Jetzt schnell handeln und langfristig denken

Die internationale Staatengemeinschaft hat zu langsam auf den seit März 2014 bekannten Ebola-Ausbruch reagiert. Das gilt auch für Deutschland. Gründe hierfür gibt es viele: Der Krisenstab des Auswärtigen Amtes hat nicht rechtzeitig gewarnt und die relevanten Ministerien für eine kohärente Strategie gewinnen können. Das mag auch daran liegen, dass die deutschen Kapazitäten aufgrund massiver Krisen wie in Syrien oder der Ukraine stark ausgelastet sind. Zudem war internationale Gesundheitskooperation bislang keine Stärke Deutschlands. Zwar verfügt Deutschland mit dem Robert-Koch- und dem Bernhard-Nocht-Institut über international vernetzte, exzellente mikrobiologische und medizinische Forschung. Auch die Bundeswehr baut seit 2013 ihren Sanitätsdienst aus. Doch dies kommt für die akute Ebola-Krise zu spät.
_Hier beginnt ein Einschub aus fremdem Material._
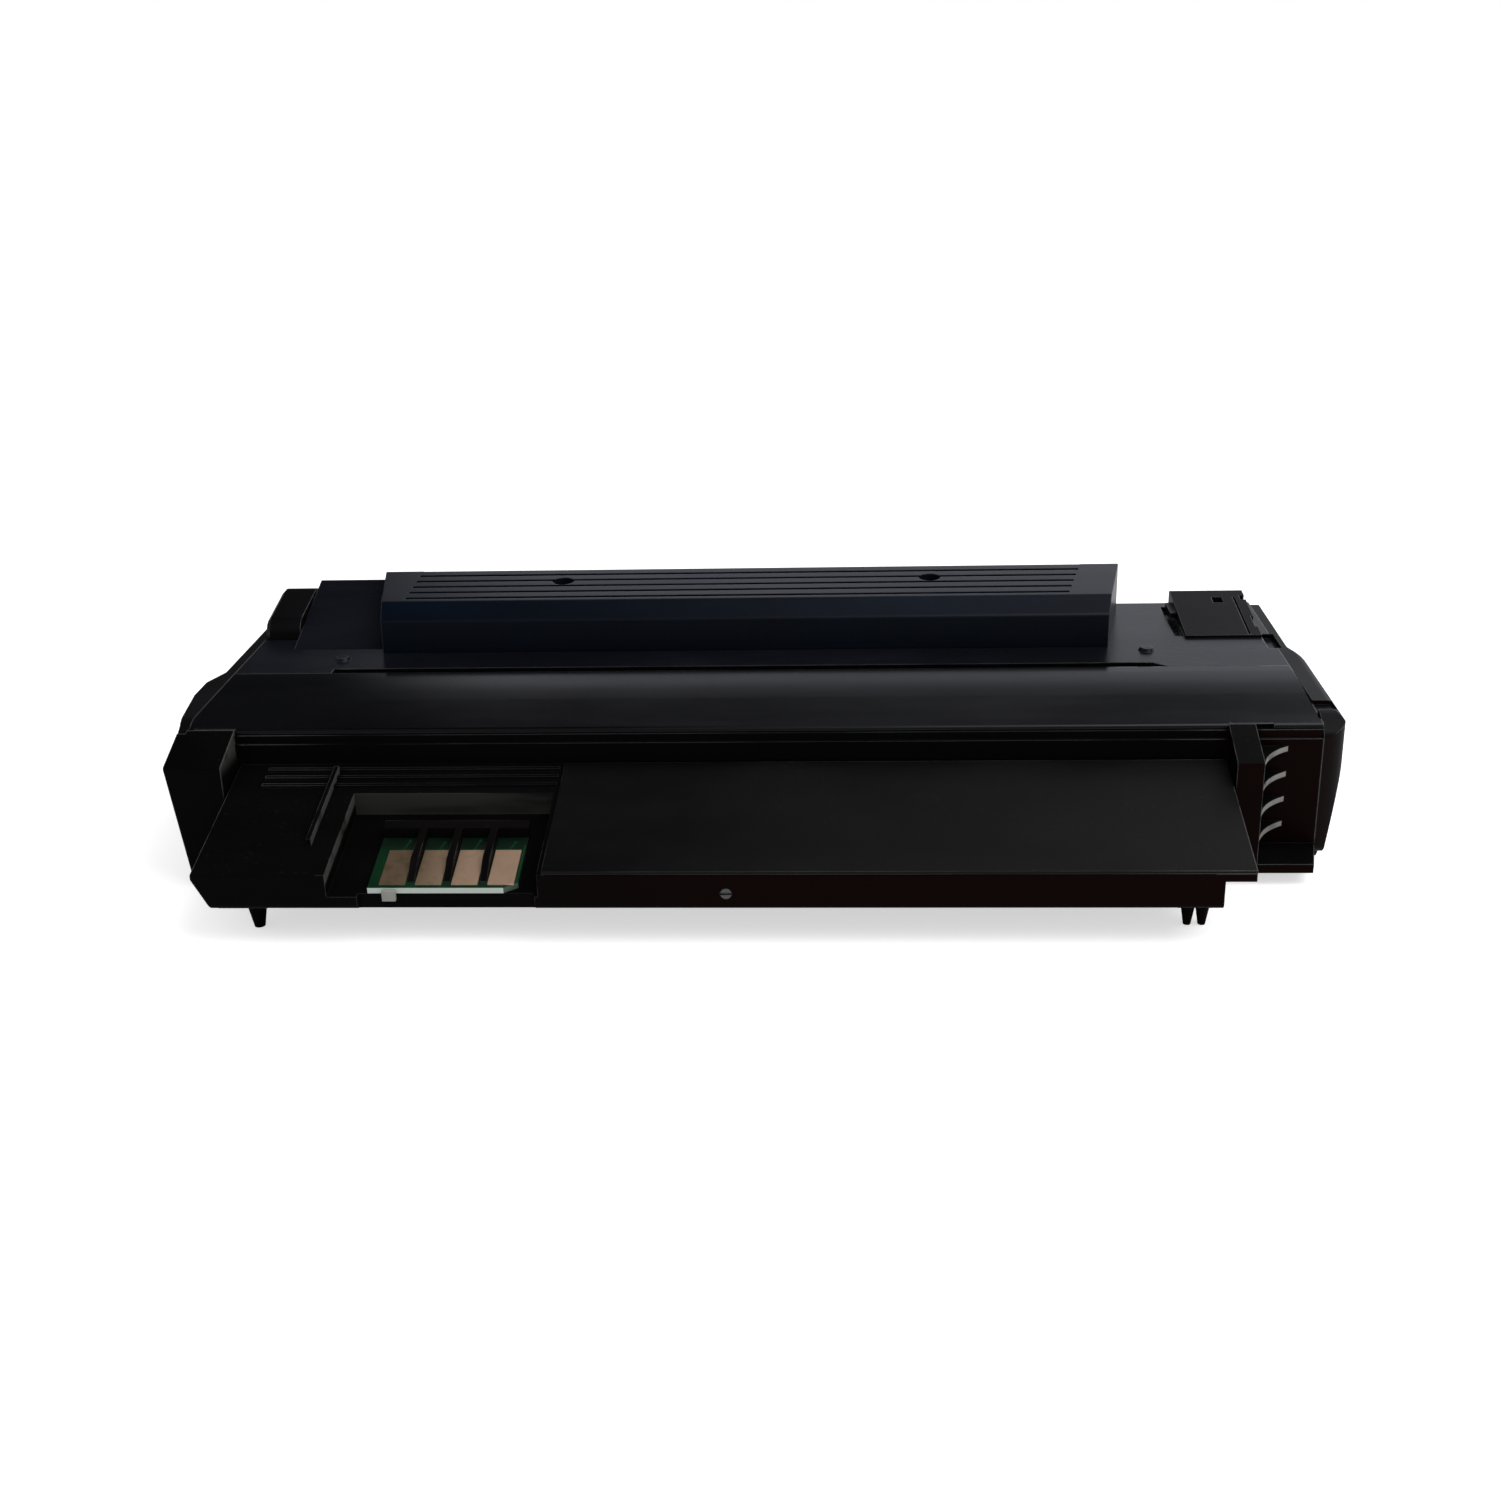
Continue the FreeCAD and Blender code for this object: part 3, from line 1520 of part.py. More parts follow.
def contact_plates():
    """Sprung terminals on the right side plates."""
    width, height, thickness, reach = terminal
    face = plate_outer + thickness
    places = (
        (hopper_front + 4.5 * wall, drum_axis[1] + 3.75 * wall),
        (waste_lip + 2.5 * wall, drum_axis[1] - 1.25 * wall),
        (waste_lip + 2.5 * wall, drum_axis[1] + 6 * wall),
    )
    solids = []
    for y, z in places:
        strip = block(plate_outer, face, y - width / 2, y + width / 2, z - height / 2, z + height / 2)
        spring = prism_z(
            [
                (face, y - width / 3),
                (face + reach, y - width / 12),
                (face + reach, y + width / 12),
                (face, y + width / 3),
            ],
            z - height / 5,
            z + height / 5,
        )
        solids.append(strip.fuse(spring).removeSplitter())
    return Part.makeCompound(solids)


def chip_board():
    """Small circuit board on the floor of the recess, its front right corner cut off."""
    top = pan_depth - board_thickness
    right = board_left + board_width
    board = prism_x(sloped(board_front, board_front + board_reach, top, pan_depth), board_left, right)
    width, depth = board_corner
    corner = [(right - width, board_front - 1), (right + 1, board_front - 1), (right + 1, board_front + depth)]
    return board.cut(prism_z(corner, 0, body_top))


def chip_pads():
    """Gold-plated pads of the board."""
    solids = []
    top = pan_depth - board_thickness
    y0 = board_front + pad_gap
    for i in range(pad_count):
        x = board_left + pad_margin_left + i * pad_pitch
        solids.append(prism_x(sloped(y0, y0 + pad_reach, top - pad_thickness, top), x, x + pad_width))
    return Part.makeCompound(solids)


def chip_guard():
    """Comb with three fins that stand between the pads, on a rear bar."""
    top = pan_depth - board_thickness
    y1 = board_front + board_reach + guard_gap
    y2 = y1 + guard_bar
    right = board_left + board_width
    pieces = [prism_x(sloped(y1, y2, top - fin_height, pan_depth), board_left, right)]
    start = front + fin_start
    crest = start + fin_ramp
    for i in range(pad_count - 1):
        x = board_left + pad_margin_left + pad_width + i * pad_pitch + fin_side_gap
        fin = prism_x(
            [
                (start, tongue_height(start) - top),
                (crest, tongue_height(crest) - top + fin_height),
                (y2, tongue_height(y2) - top + fin_height),
                (y2, tongue_height(y2) - top),
            ],
            x,
            x + fin_width,
        )
        pieces.append(fin)
    return join(pieces)


def chip_latch():
    """Pale tab that holds the board's front edge."""
    place, width, depth, height = latch
    x = board_left + place
    y0 = board_front - depth - 0.1
    z = tongue_height(y0) - pan_depth - height / 2
    return block(x, x + width, y0, y0 + depth, z, z + height)


def front_catch():
    """Round metal catch in the tongue's front face."""
    x, y, z = catch_place
    pin = Part.makeCylinder(catch_radius, wall, FreeCAD.Vector(x, y, z), FreeCAD.Vector(0, 1, 0))
    half = 0.25 * catch_radius
    slot = block(x - 2 * catch_radius, x + 2 * catch_radius, y - 1, y + 0.25 * wall, z - half, z + half)
    return pin.cut(slot)


def build():
    """All pieces by name."""
    holder_end = half_charge + holder_gap + holder_width - 0.25 * wall
    shaft_end = plate_outer + wall
    return {
        "hopper_body": hopper_body(),
        "hopper_lid": hopper_lid(),
        "tongue_plate": tongue_plate(),
        "waste_housing": waste_housing(),
        "handle_cover": handle_cover(),
        "handle_screws": handle_screws(),
        "gear_cover": gear_cover(),
        "contact_cover": contact_cover(),
        "right_end_cap": right_end_cap(),
        "left_end_cap": left_end_cap(),
        "cap_screws": cap_screws(),
        "chip_board": chip_board(),
        "chip_pads": chip_pads(),
        "chip_guard": chip_guard(),
        "chip_latch": chip_latch(),
        "front_catch": front_catch(),
        "drum_tube": drum_tube(),
        "drum_gear": drum_gear(),
        "drum_flange": drum_flange(),
        "drum_shaft": drum_shaft(),
        "developer_sleeve": tube(
            developer_axis, developer_radius, shaft_radius, -half_developer, half_developer
        ),
        "developer_shaft": rod(developer_axis, shaft_radius, gear_face - gear_layer, shaft_end),
        "developer_gear": developer_gear(),
        "developer_bushes": pair(lambda: bush(developer_axis, bush_radius, shaft_radius)),
        "supply_foam": tube(supply_axis, supply_radius, small_shaft_radius, -half_supply, half_supply),
        "supply_shaft": rod(supply_axis, small_shaft_radius, gear_end, shaft_end),
        "supply_gear": supply_gear(),
        "supply_bushes": pair(lambda: bush(supply_axis, small_bush_radius, small_shaft_radius)),
        "idler_gear": idler_gear(),
        "idler_post": rod(
            idler_axis, idler_post_radius, gear_face - 2 * gear_layer - layer_gap, -plate_inner
        ),
        "agitator_shaft": agitator_shaft(),
        "agitator_film": agitator_film(),
        "agitator_gear": agitator_gear(),
        "charge_rubber": tube(charge_axis, charge_radius, small_shaft_radius, -half_charge, half_charge),
        "charge_shaft": rod(charge_axis, small_shaft_radius, -holder_end, holder_end),
        "charge_holders": pair(charge_holder),
        "charge_springs": pair(charge_spring),
        "doctor_bracket": doctor_bracket(),
        "doctor_blade": doctor_blade(),
        "wiper_bracket": wiper_bracket(),
        "wiper_blade": wiper_blade(),
        "blade_screws": blade_screws(),
        "end_seals": pair(end_seal),
        "toner_plug": toner_plug(),
        "contact_plates": contact_plates(),
    }


os.makedirs("parts", exist_ok=True)
for name, shape in build().items():
    shape.exportStep(f"parts/{name}.step")
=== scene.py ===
import math

import bmesh
import bpy
from mathutils import Matrix, Vector


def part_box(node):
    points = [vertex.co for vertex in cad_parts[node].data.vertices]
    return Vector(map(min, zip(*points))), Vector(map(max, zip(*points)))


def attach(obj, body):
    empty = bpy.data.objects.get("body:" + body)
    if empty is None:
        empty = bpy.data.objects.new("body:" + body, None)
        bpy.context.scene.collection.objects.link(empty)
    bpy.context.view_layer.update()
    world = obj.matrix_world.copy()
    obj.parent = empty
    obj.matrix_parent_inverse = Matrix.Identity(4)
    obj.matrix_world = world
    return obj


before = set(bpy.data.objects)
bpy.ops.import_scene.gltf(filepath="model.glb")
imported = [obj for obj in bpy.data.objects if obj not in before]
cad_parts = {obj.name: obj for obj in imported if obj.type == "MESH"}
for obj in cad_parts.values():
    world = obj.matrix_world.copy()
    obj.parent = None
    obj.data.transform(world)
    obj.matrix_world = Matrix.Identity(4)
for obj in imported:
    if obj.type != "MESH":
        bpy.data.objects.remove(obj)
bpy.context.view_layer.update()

bl_info = {
    "name": "Toner Cartridge",
    "version": (1, 0, 0),
    "blender": (4, 5, 0),
    "location": "3D View > Sidebar > Cartridge",
    "description": "Finishes a toner cartridge and sets it in a plain studio",
    "category": "Object",
}

MM = 0.001

# Socket numbers of a Mix node that mixes colours.
MIX_FACTOR = 0
MIX_LOW = 6
MIX_HIGH = 7
MIX_RESULT = 2

# Looks of the mouldings and the catch. A pair of limits says where a change starts and is complete.
# Painted light on upright front faces: the first limits pick the faces, the warm limits place the painted
# warm sheen.
FACES_FRONT = (0.80, 0.97)
FACES_UP = (0.60, 0.95)
WARM_ALONG = (-75.0 * MM, 5.0 * MM)
WARM_BELOW = (19.5 * MM, 18.0 * MM)
WARM_END = (117.0 * MM, 120.0 * MM)
# Painted highlight: the whitening turns it white at the right end, on the gussets.
WHITE_END = (117.0 * MM, 118.0 * MM)
# Edges lightened as wear and as painted highlights, more towards both ends.
WORN_AND_LIT_ENDS = (92.0 * MM, 116.0 * MM)
POLISH_AND_HIGHLIGHT_STREAKS = (0.36, 0.60)
WORN_AND_LIT_MORE_AT_ENDS = 0.12
WEAR_AND_HIGHLIGHT_MIDDLE = 0.55
WEAR_AND_HIGHLIGHT_AT_ENDS = 0.75
HIGHLIGHT_WHITENING = 4.5
SMUDGES = (0.35, 0.70)
SMUDGE_TONES = (0.65, 1.35)
GRAIN_HEIGHT = 0.6
STREAK_ROUGHNESS = 0.08
WORN_SMOOTHING = 0.12
DUST_SPECKS = (0.66, 0.78)
DUST_CLOUDS = (0.42, 0.62)
DUST_COVER = 0.30
HIGHLIGHT_STREAKS = (0.20, 0.50)
# Darkening of the painted shade on the waste housing's upright front faces, seen in the slit.
SLIT_SHADE_DARKENING = 0.4
CATCH_DARKENING = 0.25
OPEN_DISTANCE = 2.0 * MM
OPEN_SHARE = (0.70, 0.92)
OPEN_SAMPLES = 4
EDGE_TURN = (0.02, 0.20)
EDGE_SAMPLES = 6

# Places and strength of the painted highlights on the hopper.
HIGHLIGHT_FACES = (0.85, 0.97)
TONGUE_EDGE_HEIGHT = 18.5 * MM
TONGUE_REACH = (3.0 * MM, 2.0 * MM)
BOARD_CLEARANCE = 4.0 * MM
LEFT_LOW = (-120.0 * MM, -118.0 * MM)
LEFT_HIGH = (29.0 * MM, 34.0 * MM)
RECESS_LEFT = 9.5 * MM
RECESS_RIGHT = 5.0 * MM
RECESS_BACK = (-39.5 * MM, -37.5 * MM)
RECESS_SOFT = 0.3 * MM
RECESS_HIGHLIGHT = 0.55
LEFT_HIGHLIGHT = 0.9
GUSSET_WEB = (126.0 * MM, 126.5 * MM)
GUSSET_EDGE = (119.5 * MM, 125.0 * MM)
GUSSET_EDGE_RADIUS = 0.4 * MM
GUSSET_EDGE_FACES = (0.5, 0.9)
WEB_FACES_RIGHT = (0.25, 0.45)
WEB_FACES_FRONT = (0.15, 0.35)
HIGHLIGHT_SOFT = 0.5 * MM

# Chip and drum. The shade lies behind the pads; the pads grow darker and duller from their right to their
# left end.
WEAVE_PITCH = 0.5 * MM
SHADE_BEHIND_PADS = (-1.0 * MM, 3.0 * MM)
DIM_FROM_RIGHT = 9.0 * MM
DIM_TO_LEFT = 3.0 * MM
DRUM_BARE = (112.0 * MM, 117.0 * MM)

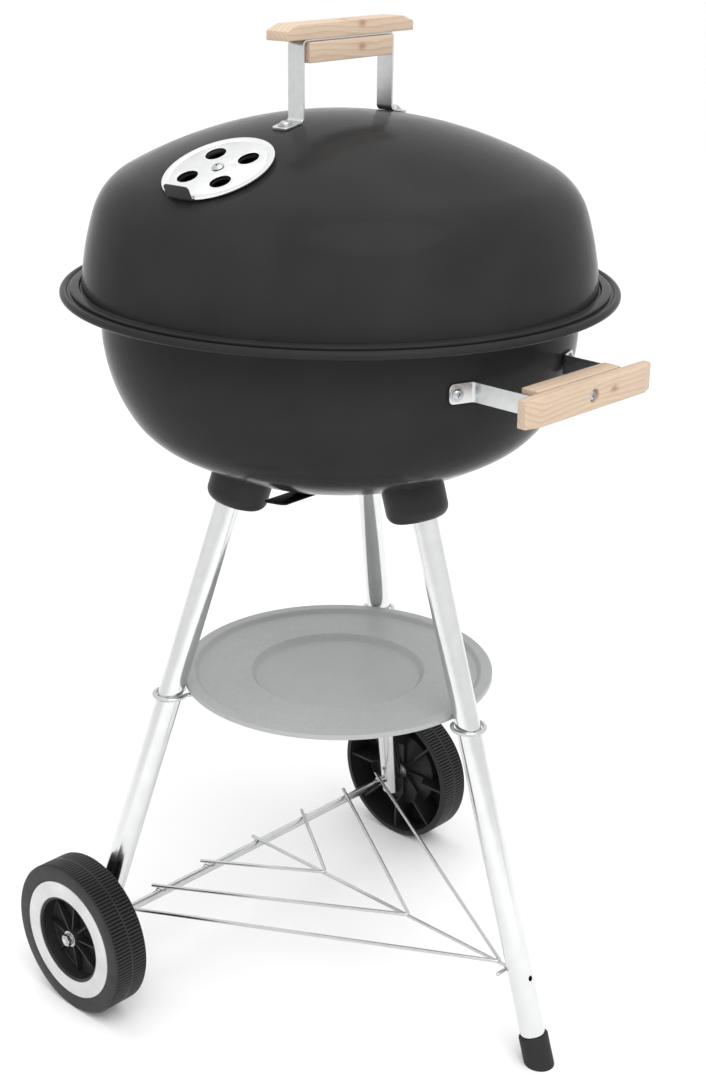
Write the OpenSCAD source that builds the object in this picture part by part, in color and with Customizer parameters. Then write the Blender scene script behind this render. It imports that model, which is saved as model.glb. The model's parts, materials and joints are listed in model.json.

Wenn Deutschland seine neue Rolle als Gestaltungsmacht in der Welt tatsächlich wahrnehmen will, dann muss die Bundesregierung ihr Profil in der Ebola-Krise schärfen. Bislang ist aber keine Strategie zu erkennen, die über einen Reaktionismus auf die immer schlimmer werdende Situation in Liberia, Sierra Leone und Guinea hinausgeht. Eine Gesamtstrategie der Bundesregierung muss die Fähigkeiten unterschiedlicher Ministerien gezielt einbinden: Kurzfristig ist die Bundeswehr gefordert, um sich in der akuten Krise noch mehr als bislang an Luftbrücken und mit ihrem Sanitätsdienst der Bundeswehr zu beteiligen. Das Bundesministerium für wirtschaftliche Zusammenarbeit und Entwicklung und das Auswärtige Amt können im Rahmen internationaler Zusammenarbeit und Diplomatie ihren Beitrag leisten. Denn in diesen Ländern geht es darum, den Aufbau von funktionierenden Gesundheitssystemen zu unterstützen und Demokratie zu fördern.

Prävention ist nicht nur in den Krisenstaaten, sondern auch in den Grenzländern zu Guinea – Elfenbeinküste, Mali und Senegal – notwendig. Die naive Vorstellung, dass die Gesellschaften hier durch Landesgrenzen voneinander abgeriegelt sind, entspricht kaum der Realität. Die Grenzen verlaufen größtenteils durch ländliche Gebiete, teils durch Dörfer. Es besteht hier reger Austausch, der für die Ausweitung von Ebola relevant sein kann. Darum sollten die Menschen und die Staaten in den betroffenen Grenzländern besser auf Ebola-Fälle vorbereitet werden. Deutschland kann hier mit den Netzwerken politischer Stiftungen und der bereits existierenden, staatlichen Zusammenarbeit mit Kommunen einen relevanten Unterschied für die Aufklärungsarbeit machen.